Il 25 luglio è morto il novantaduenne presidente della Tunisia Beji Caid Essebsi.

Inizialmente attivo in politica, come consigliere del primo presidente della Tunisia indipendente Habib Bourguiba, ebbe diversi incarichi anche sotto Ben Ali, ma si allontanò dal regime già a metà degli anni ’90; venne infine eletto come Presidente della Repubblica, dopo la rivoluzione del 2011 che cacciò Ben Ali, il 31 dicembre 2014. Fondatore di Nidaa Tounes, partito laico e progressista, è stato un elemento essenziale per il mantenimento della calma in momenti di grande tensione per la Tunisia, come durante i tragici fatti di sangue del museo del Bardo e di Sousse. Essebsi aveva, tra le altre cose, origini sarde, in quanto i suoi avi furono rapiti e portati in Tunisia nell'Ottocento.

La Tunisia è l’unico paese che ha attraversato le cosiddette “rivoluzioni arabe” senza crollare in violenze di piazza e riuscendo a darsi una nuova costituzione laica e innovatrice. Molte problematiche restano: una alta disoccupazione, il pericolo di una deriva estremistica, i rischi provenienti da stati confinanti; ma ha anche diversi aspetti positivi, quali una popolazione giovane e con un alto tasso di laureati, un’alta percentuale di lavoro femminile ed è il paese musulmano più progressista riguardo alla libertà di espressione e ai diritti delle donne.
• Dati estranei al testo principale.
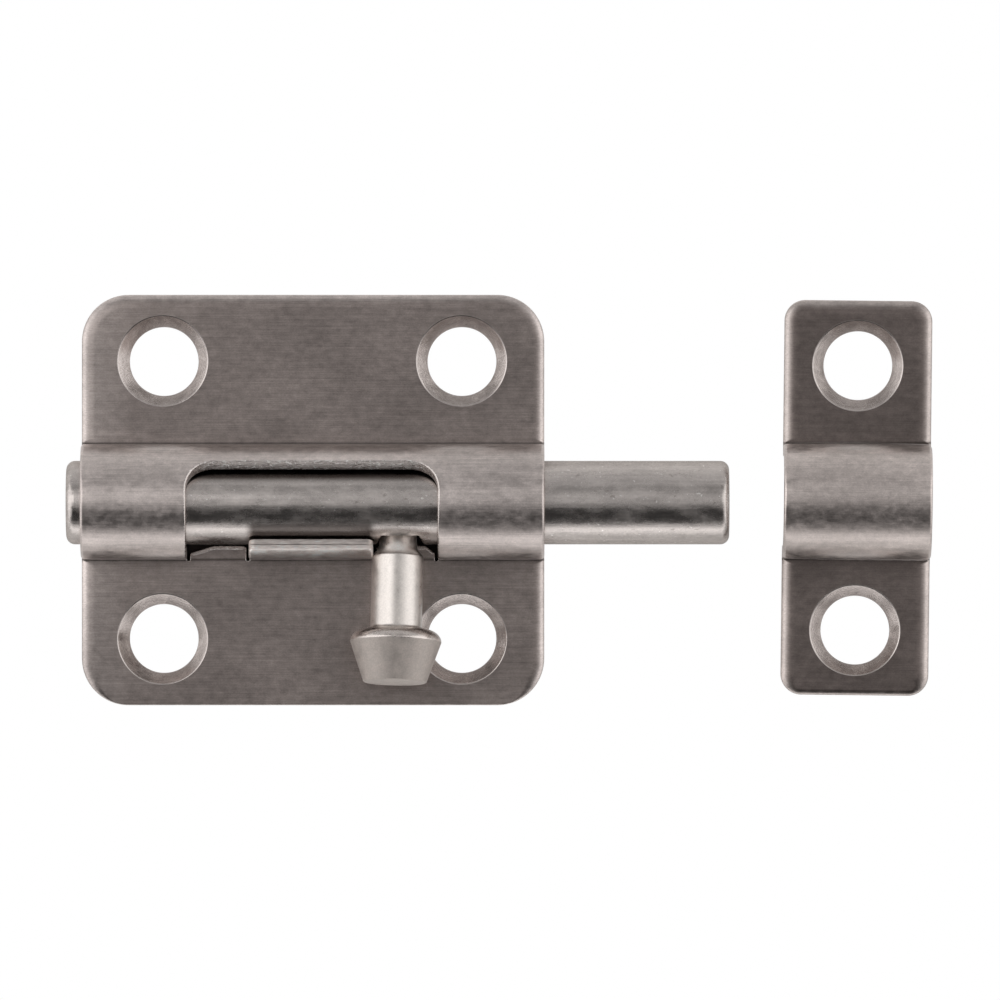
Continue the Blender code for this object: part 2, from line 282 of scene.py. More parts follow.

Il Presidente Essebsi è stato un elemento importante di tutto questo.

L’Italia, e anche la Sardegna, hanno importanti rapporti storici con la Tunisia; fino al 1931 in Tunisia c’erano più italiani che francesi (circa 92.000, di questi circa 8.000 sardi), ci sono stati da sempre contatti e una reciproca emigrazione (oggi ci sono circa 100.000 tunisini in Italia).

L’Italia è oggi il secondo partner commerciale della Tunisia e ci sono inoltre centinaia di imprese italiane che operano in quel paese.

La percezione degli italiani da parte dei tunisini è in generale positiva, non avendo noi un passato da colonizzatori di quel paese, ma essendo anzi all’epoca una comunità minoritaria rispetto agli stessi colonizzatori francesi. Per tutte le ragioni brevemente elencate, per molti tunisini l’Italia rappresenta la porta dell’Europa e permangono tante ragioni, economiche, affettive e culturali che li spingono a guardare a noi.

Ebbene, chi c’era a rappresentare l’Italia sabato scorso al funerale di Essebsi? Non c’era Conte, non c’era Salvini, non c’era Di Maio. C’era, molto defilato, il nostro Ministro degli Esteri Moavero Milanesi, della cui presenza non si trova peraltro traccia né sul sito del MAE né sugli organi di stampa tunisini. C’erano invece il presidente portoghese Marcelo Rebelo de Sousa, quello maltese George Vella, il presidente palestinese Abu Mazen, il presidente del consiglio presidenziale libico Fayez al Sarraj, l'emiro del Qatar Al Thani, il presidente francese Emanuel Macron, il Re di Spagna Filippo VI (e altri ancora): tutti in prima fila, diversi di loro hanno anche fatto interventi molto apprezzati. Tutti a portare il loro cordoglio ma, ovviamente, anche a confermare o cercare spazi e relazioni per i propri paesi. Da segnalare, sempre in Italia, anche l'assenza di reazioni da sinistra, pochissimi articoli e ancor meno commenti da parte di politici, giornalisti e intellettuali.

Nulla è avvenuto anche in ambito regionale; e in questo caso non ci sarebbe stato nulla di male nella presenza di un rappresentante della Regione Sardegna, come simbolo di amicizia e vicinanza storica e attuale.

In Sardegna e in Italia si dice ormai da anni che siamo un “ponte verso l’Africa”, che esiste “una naturale vicinanza e comunanza di popoli” ecc.; poi però, all’atto concreto, la dimostrazione di vicinanza viene a mancare. La politica estera è fatta anche di gesti e segnali che incidono nelle relazioni (culturali, amicali e economiche) e le assenze pesano molto più delle astratte affermazioni di stima.